Women feel less confident about being prepared for retirement than men, according to a survey released Tuesday by TIAA-CREF, a financial services firm.
Fifty-six percent of women expressed confidence that they are saving enough for retirement, compared with 65 percent of men.
For those women who received financial advice, 40 percent changed the asset allocations in their retirement accounts, while 62 percent began monitoring their savings and 58 percent modified their spending habits, the survey says.
At the same time, nearly half of the women say they have not sought financial advice because it will cost more than they can afford, and one third say they do not have time to look for help.
The survey included 1,000 respondents nationwide.
Overall, when it comes to financial planning, women are more focused on unexpected events, such as divorce or loss of a loved one, rather than milestones like getting married or planning for retirement, according to Teresa Hassara, executive vice president and head of the Institutional Business at TIAA-CREF.

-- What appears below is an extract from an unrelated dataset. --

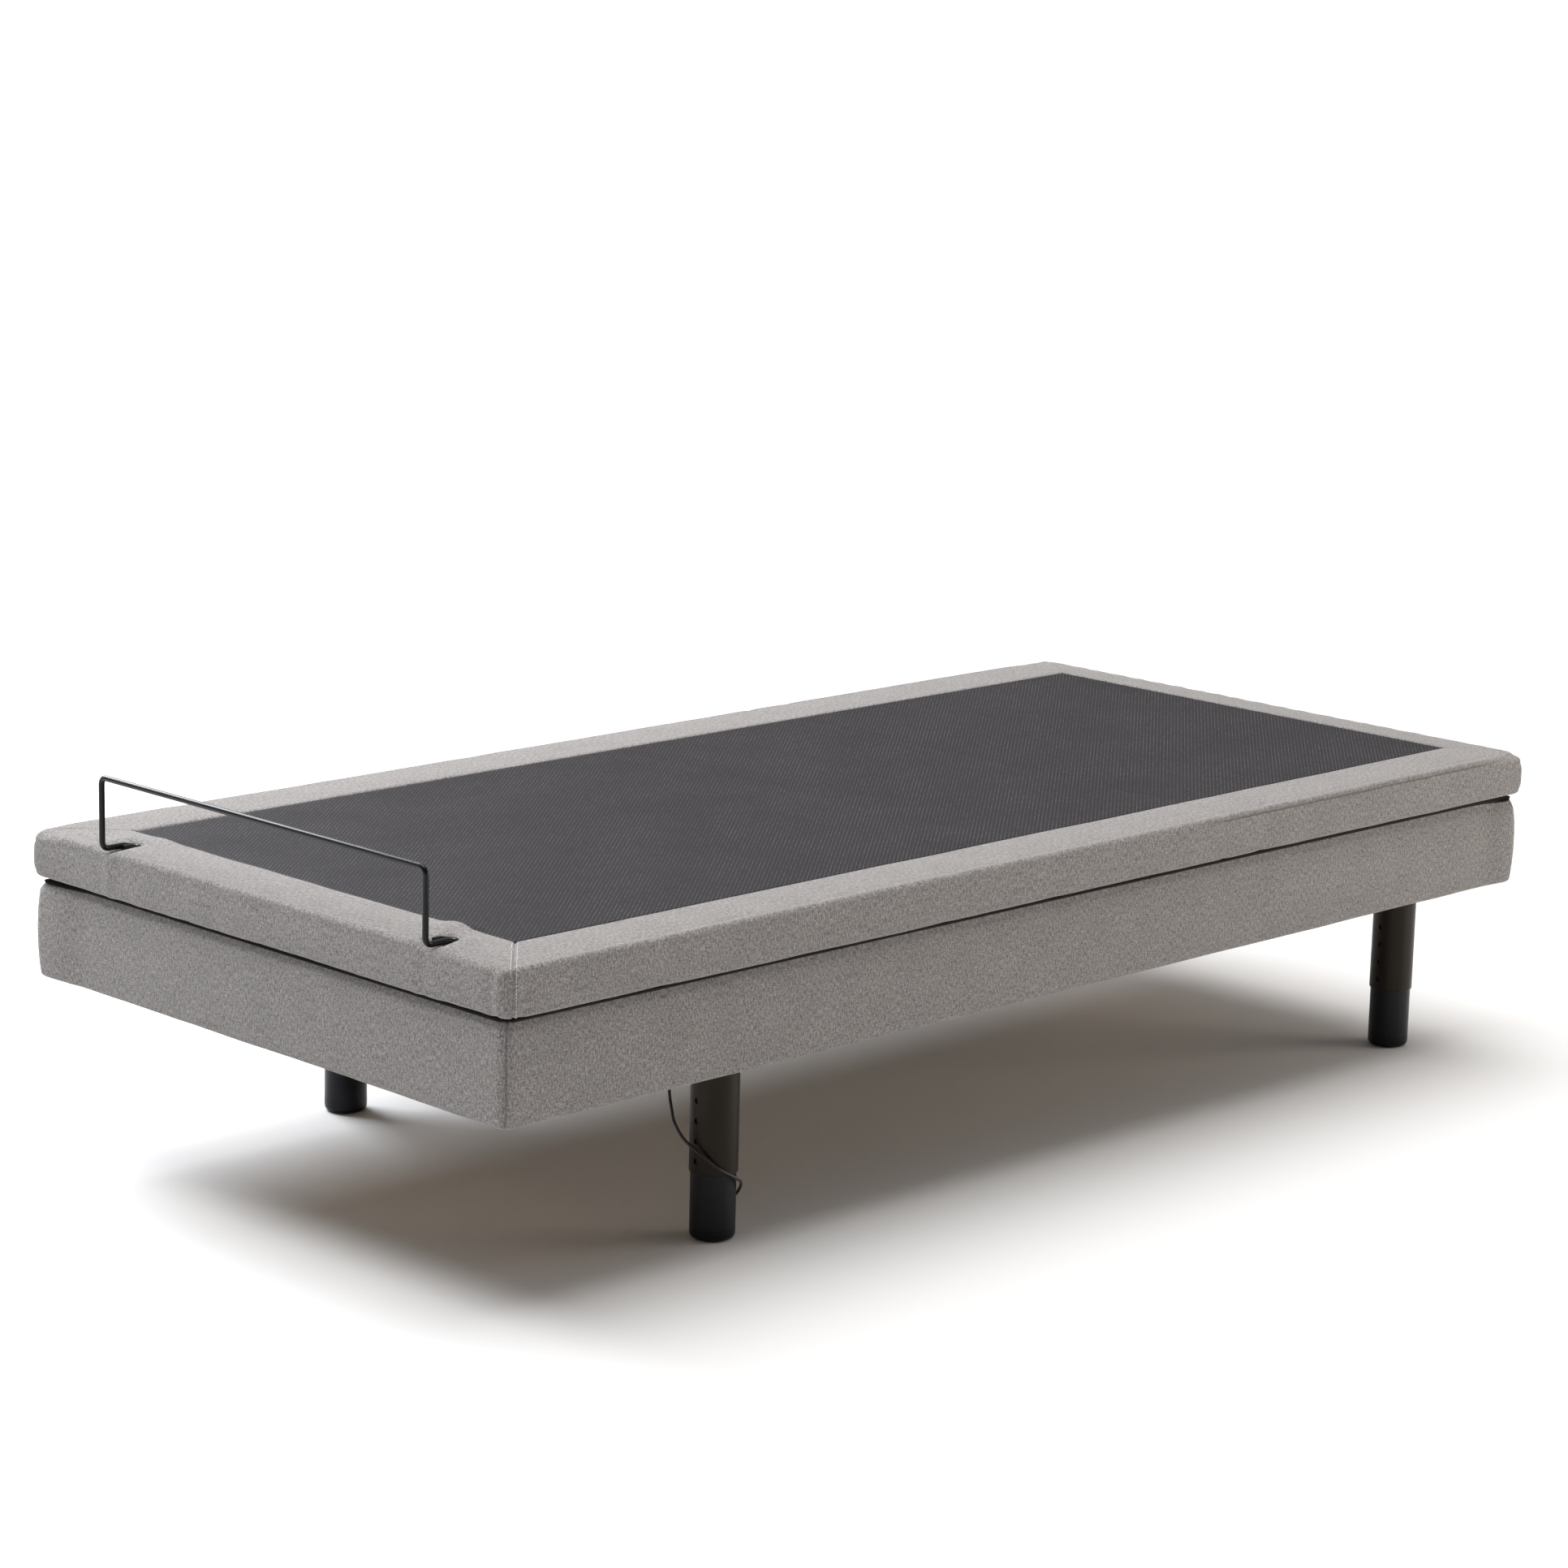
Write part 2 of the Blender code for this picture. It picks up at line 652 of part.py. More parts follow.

Financial advisors need to be ready to help women take advantage of good opportunities, such as a child getting into a good school or an ideal house becoming available, as well as weathering bad circumstances, Hassara says.
Half of the women surveyed say they would like financial advice created and designed specifically by women.
In overall results, the survey showed an increase in requests for advice on retirement between this year and 2012. There was an 11 percent increase in requests for advice on saving for retirement (from 52 percent to 63 percent), and a 9 percent increase in requests for advice on how to make savings last (from 49 percent to 54 percent).